BEGIN Information provided
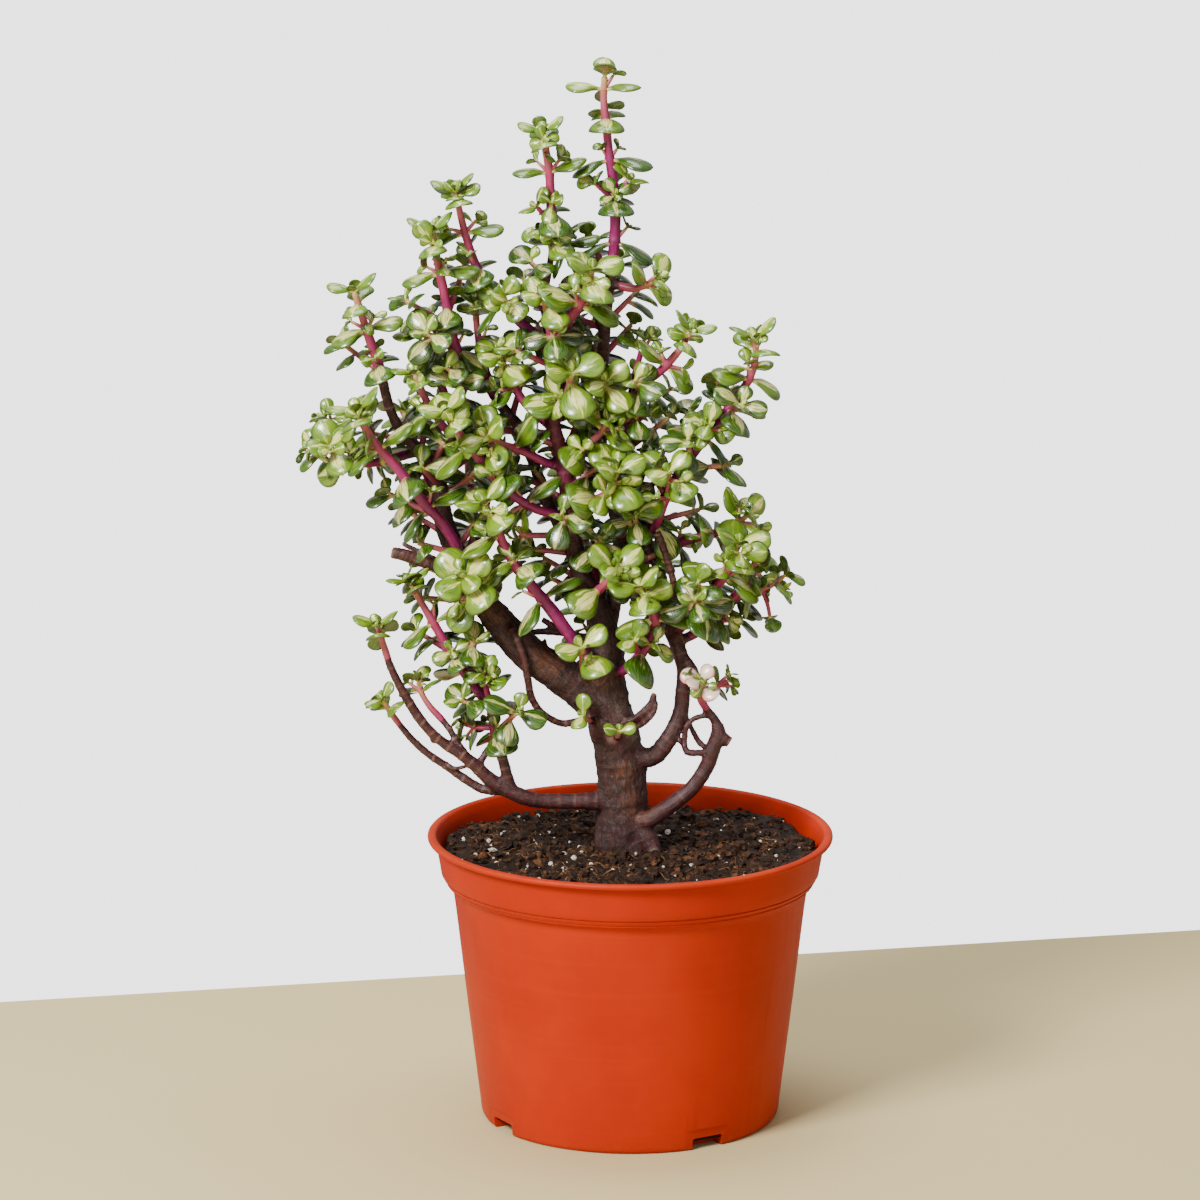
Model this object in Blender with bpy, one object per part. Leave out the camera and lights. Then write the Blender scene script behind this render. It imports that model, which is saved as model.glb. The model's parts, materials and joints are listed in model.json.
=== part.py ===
import math
import random

import bmesh
import bpy
from mathutils import Matrix, Vector
from mathutils.bvhtree import BVHTree

# Dwarf jade bonsai in a nursery pot. Sizes are in millimetres and become metres in make_object.
# +Z is up, the front is toward -Y, and the origin is the middle of the pot's flat underside.
MM = 0.001
GAP = 0.3

# Pot
POT_HEIGHT = 109.0
RIM_RADIUS = 76.2
LIP_HEIGHT = 2.6
COLLAR_RADIUS = 73.0
COLLAR_FOOT = 93.0
WALL_TOP = 89.0
WALL_TOP_RADIUS = 67.0
BASE_RADIUS = 56.3
CORNER = 2.4
WALL = 1.9
FLOOR = 2.6
DRAIN_ANGLES = (31.0, 121.0, 211.0, 301.0)
DRAIN_RECESS = (27.0, 1.1, 8.5)
DRAIN_SLOT = (13.0, 7.0, 4.6)
TURNS = 30

# Soil
SOIL_EDGE = 100.5
SOIL_MOUND = 3.5
SOIL_LUMP = 0.8
SOIL_RINGS = (1.0, 0.8, 0.58, 0.34)
HOLE_RINGS = 6

# Sides of the stems, and how far apart their rings are
TRUNK_SIDES = 10
TRUNK_STEP = 11.0
ROOT_SIDES = 6
ROOT_STEP = 8.0
LIMB_SIDES = 6
BRANCH_SIDES = 5
BRANCH_STEP = 12.0
TWIG_SIDES = 4
TWIG_STEP = 13.0
STEM_SIDES = 5
STEM_STEP = 11.0
ARM_SIDES = 4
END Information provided
Problem details = Output the complete data exactly as written.

Problem solution =
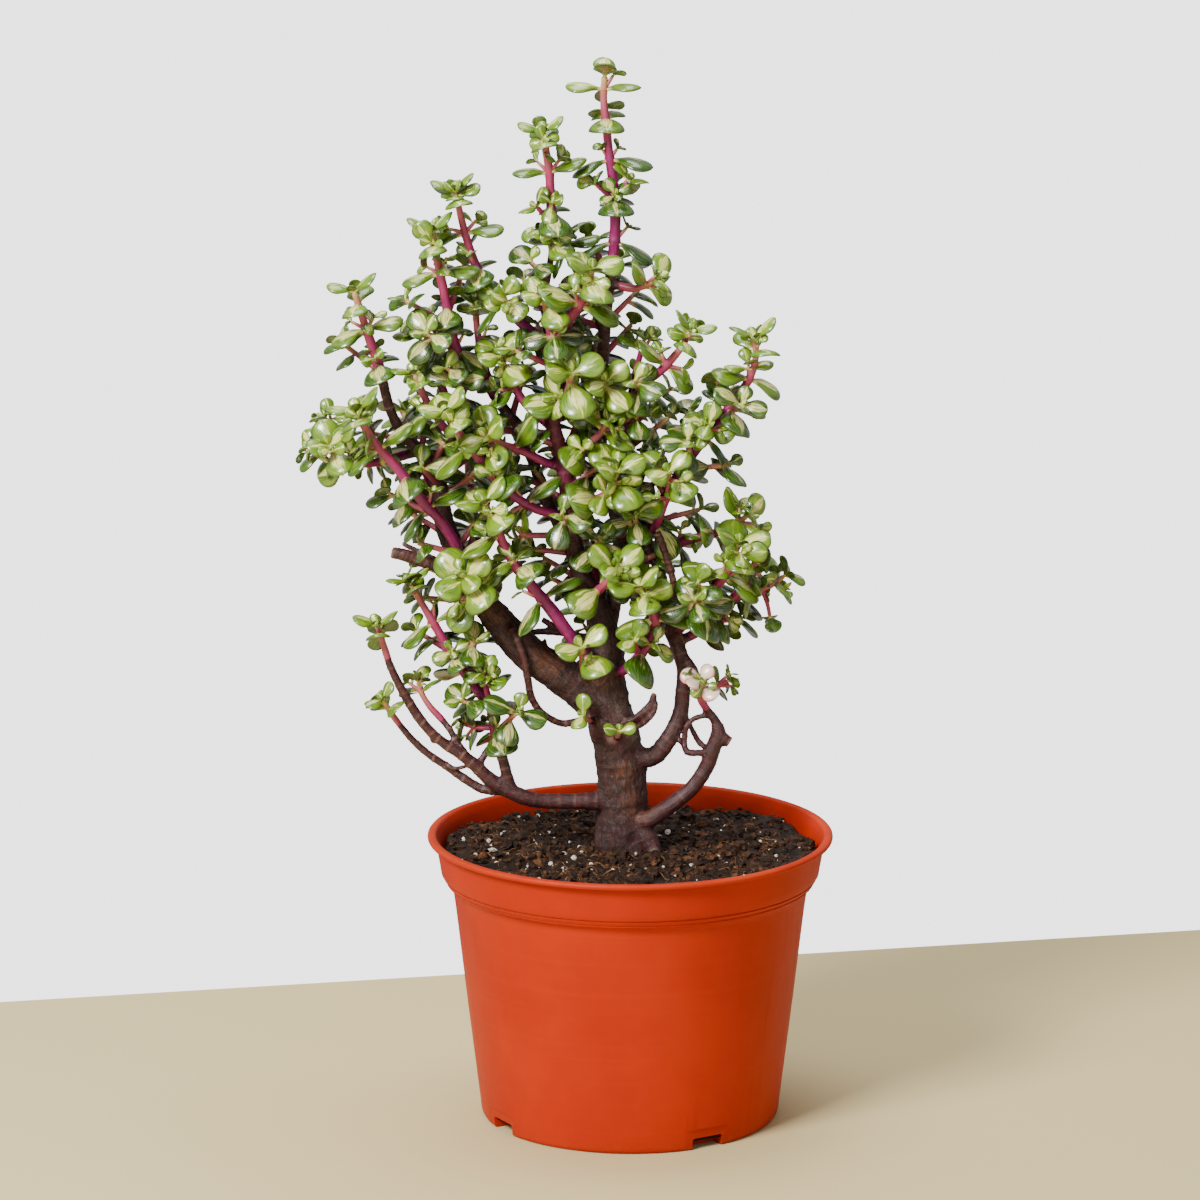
Model this object in Blender with bpy, one object per part. Leave out the camera and lights. Then write the Blender scene script behind this render. It imports that model, which is saved as model.glb. The model's parts, materials and joints are listed in model.json.
=== part.py ===
import math
import random

import bmesh
import bpy
from mathutils import Matrix, Vector
from mathutils.bvhtree import BVHTree

# Dwarf jade bonsai in a nursery pot. Sizes are in millimetres and become metres in make_object.
# +Z is up, the front is toward -Y, and the origin is the middle of the pot's flat underside.
MM = 0.001
GAP = 0.3

# Pot
POT_HEIGHT = 109.0
RIM_RADIUS = 76.2
LIP_HEIGHT = 2.6
COLLAR_RADIUS = 73.0
COLLAR_FOOT = 93.0
WALL_TOP = 89.0
WALL_TOP_RADIUS = 67.0
BASE_RADIUS = 56.3
CORNER = 2.4
WALL = 1.9
FLOOR = 2.6
DRAIN_ANGLES = (31.0, 121.0, 211.0, 301.0)
DRAIN_RECESS = (27.0, 1.1, 8.5)
DRAIN_SLOT = (13.0, 7.0, 4.6)
TURNS = 30

# Soil
SOIL_EDGE = 100.5
SOIL_MOUND = 3.5
SOIL_LUMP = 0.8
SOIL_RINGS = (1.0, 0.8, 0.58, 0.34)
HOLE_RINGS = 6

# Sides of the stems, and how far apart their rings are
TRUNK_SIDES = 10
TRUNK_STEP = 11.0
ROOT_SIDES = 6
ROOT_STEP = 8.0
LIMB_SIDES = 6
BRANCH_SIDES = 5
BRANCH_STEP = 12.0
TWIG_SIDES = 4
TWIG_STEP = 13.0
STEM_SIDES = 5
STEM_STEP = 11.0
ARM_SIDES = 4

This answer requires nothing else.